By conducting grid micro-indentation and micro-scratch tests, the Young's modulus and fracture toughness of the constituent phases of the rock were obtained and used as accurate input parameters for the numerical models. The models incorporated the exact phase mapping obtained from a MicroCT-scanned specimen and the existing microcrack density obtained from thin section analysis. The results illustrated that by incorporating accurate micromechanical input parameters and the intrinsic rock geometric features, the numerical simulations could more accurately predict the mechanical response of the specimen, including the fracture patterns and tensile strength.
The numerical simulations illustrated that microstructural flaws such as microcracks should be included in the models to more accurately reproduce the rock strength. In addition, the differential elastic deformations caused by rock heterogeneity altered the stress distribution in the specimen, creating zones of local tensile stresses, in particular, on the boundaries between different mineral phases.

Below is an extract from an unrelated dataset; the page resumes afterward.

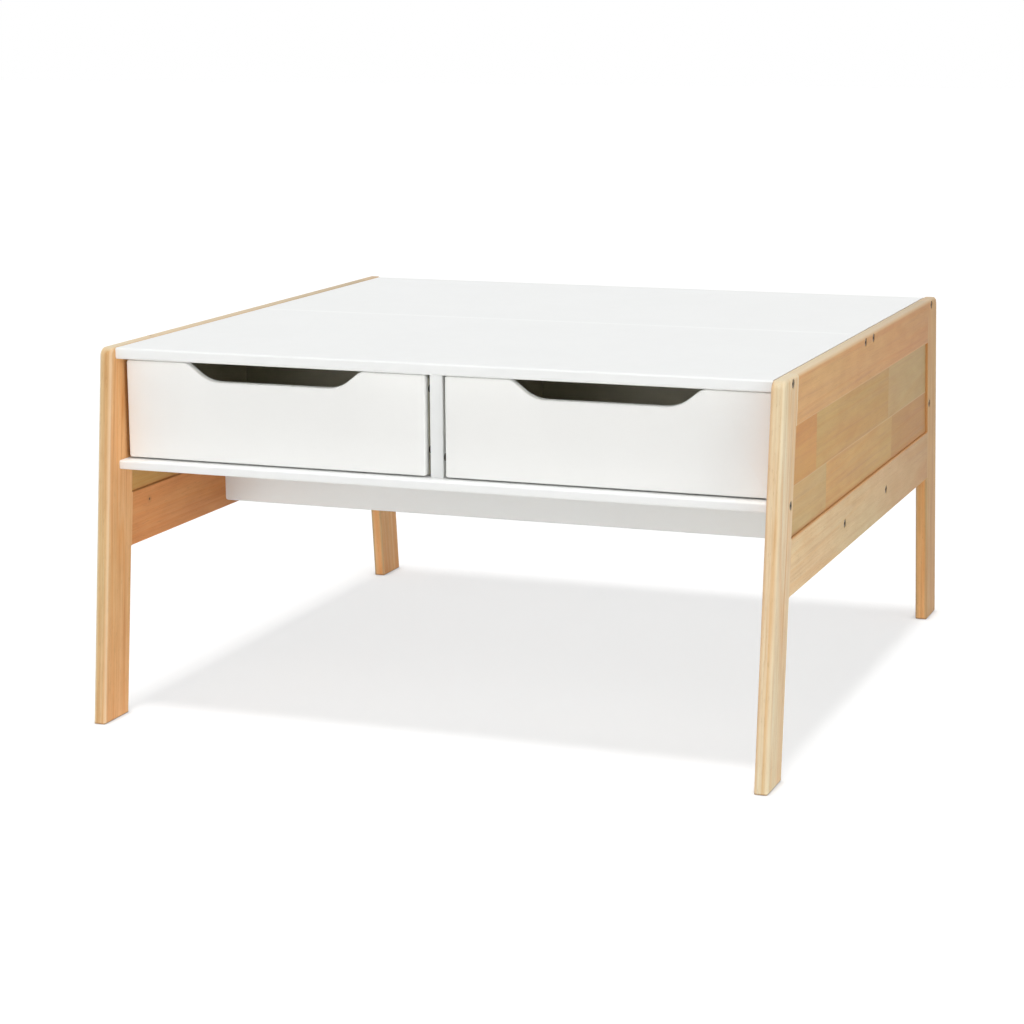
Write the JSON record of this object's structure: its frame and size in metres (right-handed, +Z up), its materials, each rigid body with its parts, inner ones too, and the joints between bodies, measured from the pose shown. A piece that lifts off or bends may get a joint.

As a result, heterogeneous models exhibited rougher fracture surfaces.
MicroCT observations emphasized the influence of heterogeneity and, in particular, biotite grains on the fracture trajectories in the specimens. Favourably oriented biotite flakes and cleavage splitting significantly deviated the cracks. The interaction of the main crack with perpendicular cleavage planes of biotite caused strong crack deviation and termination.
Considering heterogeneity and the strength degradation caused by microcracks, the simulations captured reasonably accurate mechanical responses and failure mechanisms for the rock, namely, the nonlinear stress-strain relationships. The insights presented in this study improve the understanding of the role of heterogeneity and microstructure on damage and mechanical behaviour of brittle rock.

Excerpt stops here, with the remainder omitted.